The Marchioness of Carisbrooke

LL 3919


This painting is by the renowned society portrait painter, Glyn Philpot. It shows Irene Frances Adza Denison (1890 - 1956) in formal dress. Denison was the only daughter of the second Earl of Londesborough and Lady Grace Adelaide Fane. She is best remembered for her charitable work. Denison became part of the Royal family when she married Alexander Albert Mountbatten in 1917. Known affectionately by friends and family as Drino, he was Queen Victoria’s favourite grandson. Previously known as Prince von Battenberg, he lost his Royal title in 1917, and was made to anglicise his name as part of the Royal family’s attempt to downplay their German heritage during the First World War.
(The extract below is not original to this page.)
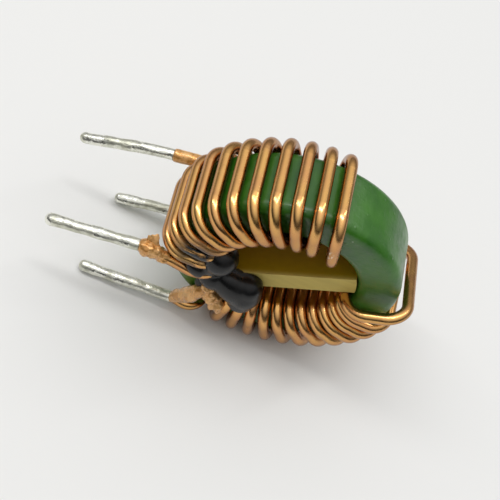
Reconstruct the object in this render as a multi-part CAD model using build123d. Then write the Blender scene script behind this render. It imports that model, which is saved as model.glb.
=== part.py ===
from build123d import *
import math
import os

# Ring core, measured over its coating
core_od = 25.0
core_id = 15.7
core_width = 7.5
coating_t = 0.35
edge_r = 1.1
ferrite_chamfer = 0.6

# Enamelled wire and how it lies on the core
wire_d = 1.3
wire_clearance = 0.08
face_bow = 0.6
loop_standoff = 0.55
loop_slack = 0.5
wide_bend_r = 4.0
tight_bend_r = 1.3

# Bare wire ends under their solder
bare_d = 1.1
tin_d = 1.3
tin_length_a = 7.7
tin_heel_a = 3.0
tin_length_b = 8.0
tin_length_c = 10.2
tin_length_d = 11.15

# Where the solder starts, clear of the turns, and the straight wire before it
root_gap_a = 1.75
root_gap_b = 2.5
root_gap_c = 2.4
root_gap_d = 1.8
neck_length = 0.5
neck_length_a = 7.2

# Lead C bends over a crest inside the ring's edge, then down to a dip just off the bore
crest_angle_c = 159.5
crest_inset_c = 1.0
dip_angle_c = 166.8
dip_outset_c = 2.8

# How far the raised leads fall towards their tips
heel_drop_a = 0.7
drop_a = 2.7
drop_c = 1.6

# How far the low leads stand off along the ring's axis, and how far lead D leans along it
root_shift_d = 0.9
lean_d = 0.5

# Divider board across the bore
divider_t = 2.6
divider_top = -0.2
divider_recess = 0.4
divider_clearance = 0.05

# Glue lobes: angle round the ring, place out from the bore's wall, proud of the core's face, radius
glue_lobes = {
    "upper": (157.0, -1.25, 0.45, 2.0),
    "lower": (205.0, -1.9, 0.45, 2.15),
    "drip": (219.0, -1.2, 0.85, 1.35),
    "shelf": (208.0, -3.5, 0.45, 1.5),
    "joint": (186.0, -0.9, 0.45, 1.5),
    "smear": (155.0, 0.5, 1.1, 1.15),
}

# Angle between the divider and the table
divider_tilt = 32.6

# Angles round the ring, counted from the right end of the divider
upper_outer_first = 55.0
upper_outer_pitch = 9.6
upper_bore_first = 45.0
upper_bore_pitch = 11.3
upper_bore_slant = -10.0
last_upper_bore = 36.0
last_bore_slant = -3.0
lower_outer_first = -38.7
lower_outer_pitch = -10.0
lower_outer_slant = 5.4
lower_bore_first = -29.6
lower_bore_pitch = -11.0
loop_front_angle = -18.0
loop_back_angle = -34.0
root_angle_a = 150.5
root_angle_b = -166.8
root_angle_c = 154.9
root_angle_d = -159.5
turns = 12

outer_r = core_od / 2 + wire_clearance + wire_d / 2
bore_r = core_id / 2 - wire_clearance - wire_d / 2
face_y = core_width / 2 + wire_clearance + wire_d / 2
run_y = face_y + face_bow
layer_y = run_y + wire_d + wire_clearance
layer_r = outer_r + wire_d + wire_clearance
bend_r = edge_r + wire_clearance + wire_d / 2
turn_r = bend_r + face_bow
centre_z = outer_r + wire_d / 2
loop_y = run_y + loop_standoff
tip_z = tin_d / 2 - centre_z


def at_angle(angle, radius, y):
    turn = math.radians(angle + divider_tilt)
    return Vector(radius * math.cos(turn), y, radius * math.sin(turn))


def ring_profile(inner, outer, width):
    return Pos((inner + outer) / 2, 0) * Rectangle(outer - inner, width)


def make_ferrite():
    inner = core_id / 2 + coating_t
    outer = core_od / 2 - coating_t
    section = ring_profile(inner, outer, core_width - 2 * coating_t)
    section = chamfer(section.vertices(), ferrite_chamfer)
    return revolve(section, Axis.Y, 360)


def make_full_core():
    section = ring_profile(core_id / 2, core_od / 2, core_width)
    section = fillet(section.vertices(), edge_r)
    return revolve(section, Axis.Y, 360)


def make_divider():
    across = core_id / 2 - divider_clearance
    bore_fill = Rot(90, 0, 0) * Cylinder(across, core_width)
    depth = core_width - 2 * divider_recess
    middle = divider_top - divider_t / 2
    board = Pos(0, 0, middle) * Box(core_id, depth, divider_t)
    piece = board & bore_fill
    return Rot(0, -divider_tilt, 0) * piece


def pass_over(angle, slant):
    return [at_angle(angle, outer_r, -run_y), at_angle(angle + slant, outer_r, run_y)]


def pass_through(angle, slant):
    return [at_angle(angle, bore_r, -run_y), at_angle(angle + slant, bore_r, run_y)]


def lead_end(start, length, drop, lean):
    reach = math.sqrt(length ** 2 - drop ** 2 - lean ** 2)
    return start + Vector(-reach, lean, -drop)


def lead_neck(lead, length):
    return lead[-1] + (lead[-1] - lead[-2]).normalized() * length


def upper_route():
    route = [lead_c[-1], lead_neck(lead_c, neck_length)]
    route.append(at_angle(crest_angle_c, outer_r - crest_inset_c, -run_y))
    route.append(at_angle(dip_angle_c, bore_r + dip_outset_c, -run_y))
    route += pass_through(upper_bore_first + (turns - 1) * upper_bore_pitch, upper_bore_slant)
    for k in range(turns - 2, 0, -1):
        route += reversed(pass_over(upper_outer_first + k * upper_outer_pitch, 0))
        route += pass_through(upper_bore_first + k * upper_bore_pitch, upper_bore_slant)
    route += reversed(pass_over(upper_outer_first, 0))
    route.append(at_angle(last_upper_bore, bore_r, -run_y))
    route.append(at_angle(last_upper_bore + last_bore_slant, bore_r, layer_y))
    route += [lead_neck(lead_a, neck_length_a), lead_a[-1]]
    return route


def lower_route():
    route = [lead_d[-1], lead_neck(lead_d, neck_length)]
    for k in range(turns - 1, -1, -1):
        route += pass_over(lower_outer_first + k * lower_outer_pitch, lower_outer_slant)
        route += reversed(pass_through(lower_bore_first + k * lower_bore_pitch, 0))
    route[-1] = at_angle(lower_bore_first, bore_r, -loop_y)
    route.append(at_angle(loop_front_angle, outer_r + loop_slack, -loop_y))
    route.append(at_angle(loop_back_angle, layer_r, layer_y))
    route += [lead_neck(lead_b, neck_length), lead_b[-1]]
    return route


def bent_line(points, radii):
    edges = []
    start = points[0]
    for before, corner, after, radius in zip(points, points[1:], points[2:], radii):
        way_in = (corner - before).normalized()
        way_out = (after - corner).normalized()
        reach = radius * math.tan(math.radians(way_in.get_angle(way_out)) / 2)
        edges.append(Line(start, corner - way_in * reach))
        edges.append(TangentArc(corner - way_in * reach, corner + way_out * reach, tangent=way_in))
        start = corner + way_out * reach
    edges.append(Line(start, points[-1]))
    return Wire(edges)


def make_wire(points, radii, diameter):
    start = Plane(origin=points[0], z_dir=(points[1] - points[0]).normalized())
    return sweep(start * Circle(diameter / 2), path=bent_line(points, radii))


def make_bare_end(lead):
    ball_centre = lead[0] + (lead[1] - lead[0]).normalized() * tin_d / 2
    return make_wire([ball_centre] + lead[1:], [wide_bend_r] * (len(lead) - 2), bare_d)


def make_tin(lead):
    ball_centre = lead[0] + (lead[1] - lead[0]).normalized() * tin_d / 2
    coat = make_wire([ball_centre] + lead[1:], [wide_bend_r] * (len(lead) - 2), tin_d)
    coat += Pos(*ball_centre) * Sphere(tin_d / 2)
    return coat - make_bare_end(lead)


def make_upper_winding():
    route = upper_route()
    radii = [bend_r, wide_bend_r, tight_bend_r, bend_r] + [turn_r] * (len(route) - 6)
    wire = make_wire(route, radii, wire_d)
    return wire + make_bare_end(lead_a) + make_bare_end(lead_c)


def make_lower_winding():
    route = lower_route()
    wire = make_wire(route, [bend_r, bend_r] + [turn_r] * (len(route) - 4), wire_d)
    return wire + make_bare_end(lead_b) + make_bare_end(lead_d)


def make_glue(core, divider, upper, lower):
    lump = None
    for angle, outset, proud, radius in glue_lobes.values():
        centre = at_angle(angle, core_id / 2 + outset, -core_width / 2 - proud)
        lobe = Pos(*centre) * Rot(90, 0, 0) * Sphere(radius)
        lump = lump + lobe if lump else lobe
    lump = lump - core
    lump = lump - divider
    lump = lump - upper
    lump = lump - lower
    return max(lump.solids(), key=lambda piece: piece.volume)


# Each lead from its tip to where its solder stops
root_a = at_angle(root_angle_a, outer_r + root_gap_a, layer_y)
root_b = at_angle(root_angle_b, outer_r + root_gap_b, layer_y)
root_c = at_angle(root_angle_c, outer_r + root_gap_c, -run_y)
root_d = at_angle(root_angle_d, outer_r + root_gap_d, -run_y + root_shift_d)
knee_a = lead_end(root_a, tin_heel_a, heel_drop_a, 0)
lead_a = [lead_end(knee_a, tin_length_a, drop_a, 0), knee_a, root_a]
lead_b = [lead_end(root_b, tin_length_b, root_b.Z - tip_z, 0), root_b]
lead_c = [lead_end(root_c, tin_length_c, drop_c, 0), root_c]
lead_d = [lead_end(root_d, tin_length_d, root_d.Z - tip_z, lean_d), root_d]

full_core = make_full_core()
ferrite = make_ferrite()
divider = make_divider()
upper_winding = make_upper_winding()
lower_winding = make_lower_winding()

parts = {
    "ferrite_core": ferrite,
    "core_coating": full_core - ferrite,
    "divider": divider,
    "upper_winding": upper_winding,
    "lower_winding": lower_winding,
    "solder_tip_a": make_tin(lead_a),
    "solder_tip_b": make_tin(lead_b),
    "solder_tip_c": make_tin(lead_c),
    "solder_tip_d": make_tin(lead_d),
    "glue": make_glue(full_core, divider, upper_winding, lower_winding),
}

# The origin is put at the middle of the base
whole = Compound(children=[Compound(piece.wrapped) for piece in parts.values()]).bounding_box()
shift = Pos(-whole.center().X, -whole.center().Y, -whole.min.Z)
print("shift", -whole.center().X, -whole.center().Y, -whole.min.Z)
os.makedirs("parts", exist_ok=True)
for name, piece in parts.items():
    export_step(shift * piece, "parts/" + name + ".step")
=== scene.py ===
import math

import bmesh
import bpy
from mathutils import Matrix, Vector, noise


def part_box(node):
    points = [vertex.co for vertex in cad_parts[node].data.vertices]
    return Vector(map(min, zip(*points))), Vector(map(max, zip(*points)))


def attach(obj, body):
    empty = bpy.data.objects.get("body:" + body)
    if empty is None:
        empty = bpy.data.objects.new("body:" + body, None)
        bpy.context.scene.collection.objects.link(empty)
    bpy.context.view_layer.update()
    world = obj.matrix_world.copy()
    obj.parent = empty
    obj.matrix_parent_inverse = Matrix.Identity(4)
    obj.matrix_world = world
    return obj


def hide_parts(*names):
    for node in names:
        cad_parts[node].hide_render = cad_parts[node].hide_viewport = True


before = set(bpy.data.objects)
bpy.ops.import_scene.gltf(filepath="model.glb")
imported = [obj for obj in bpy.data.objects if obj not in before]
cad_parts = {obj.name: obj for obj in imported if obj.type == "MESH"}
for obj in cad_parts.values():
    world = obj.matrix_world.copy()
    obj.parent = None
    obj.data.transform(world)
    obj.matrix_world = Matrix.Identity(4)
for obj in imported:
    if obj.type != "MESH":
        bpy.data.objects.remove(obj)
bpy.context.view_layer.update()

mm = 0.001
scene = bpy.context.scene

# The ring's place in the row frame; below, places are in millimetres from the ring's centre
coreLow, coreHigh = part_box("core_coating")
ringCentre = (coreLow + coreHigh) / 2
floorLevel = -ringCentre.z / mm
toRow = Matrix.Translation(ringCentre) @ Matrix.Scale(mm, 4)


def fromRing(point):
    return tuple(centre / mm + part for centre, part in zip(ringCentre, point))


# Node helpers
def addNode(tree, kind, links=None, **settings):
    node = tree.nodes.new(kind)
    for name, value in settings.items():
        setattr(node, name, value)
    for name, value in (links or {}).items():
        if isinstance(value, bpy.types.NodeSocket):
            tree.links.new(value, node.inputs[name])
        else:
            node.inputs[name].default_value = value
    return node


def addMath(tree, operation, first, second=0.0):
    return addNode(tree, "ShaderNodeMath", {0: first, 1: second}, operation=operation).outputs[0]


# A mix node's colour sockets go by number, because their names repeat
mixSockets = {
    "factor": 0,
    "colourA": 6,
    "colourB": 7,
    "result": 2,
}


def addMix(tree, factor, colourA, colourB):
    node = addNode(tree, "ShaderNodeMix", {mixSockets["factor"]: factor}, data_type="RGBA")
    for name, value in (("colourA", colourA), ("colourB", colourB)):
        socket = node.inputs[mixSockets[name]]
        if isinstance(value, bpy.types.NodeSocket):
            tree.links.new(value, socket)
        else:
            socket.default_value = (*value, 1)
    return node.outputs[mixSockets["result"]]


def addRange(tree, value, low, high, outLow=0.0, outHigh=1.0):
    links = {"Value": value, "From Min": low, "From Max": high, "To Min": outLow, "To Max": outHigh}
    return addNode(tree, "ShaderNodeMapRange", links).outputs[0]


def addStretch(tree, place, scale, turn=0.0):
    links = {"Vector": place, "Rotation": (0.0, math.radians(turn), 0.0), "Scale": scale}
    return addNode(tree, "ShaderNodeMapping", links).outputs[0]


def newGroup(name, inputs, outputs):
    group = bpy.data.node_groups.new(name, "ShaderNodeTree")
    for label, kind, default in inputs:
        socket = group.interface.new_socket(label, in_out="INPUT", socket_type=kind)
        if default is not None:
            socket.default_value = default
    for label, kind in outputs:
        group.interface.new_socket(label, in_out="OUTPUT", socket_type=kind)
    return group, group.nodes.new("NodeGroupInput"), group.nodes.new("NodeGroupOutput")


def useGroup(tree, group, **values):
    node = tree.nodes.new("ShaderNodeGroup")
    node.node_tree = group
    for name, value in values.items():
        if isinstance(value, bpy.types.NodeSocket):
            tree.links.new(value, node.inputs[name])
        else:
            node.inputs[name].default_value = value
    return node.outputs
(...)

Their marriage, just two days after the loss of his princely rank, was reported in ‘The New York Times’ as a simple affair, without bridesmaids or wedding cake. Mountbatten was given the new title, Marquess of Carisbrooke and Irene became the Marchioness. It has been speculated by some social commentators that the marriage may have been arranged to conceal the Marquess’ homosexuality. The historian and writer, James Lees-Milne, famously described him in his diaries as ‘an old spruce hen… a typical old queen’. The gay photographer, Cecil Beaton, also recorded in his published diaries that Carisbrooke had a long-term male lover, the antique expert and socialite, Simon Fleet. The author EF Benson, known for the camp humour of his novels, also dedicated two of his famous novels to the Marquess. Irene reportedly ‘turned a blind eye’ to her husband’s homosexual affairs and focused her energies on chairing committees and hosting charity balls and dinners. Glyn Philpot was also homosexual. He had a long-term relationship with fellow artist, Vivian Forbes (1891 - 1937). The couple lived together in a flat, previously shared by the artists Charles Ricketts and Charles Shannon. When Philpot suddenly died of heart failure in 1937, Forbes was distraught. He took his own life the day after the funeral. Philpot’s portrait painting provided a constant stream of income. However, in the later stages of his career he attempted to loosen up his style and embed some of his political concerns and social experiences into his art works.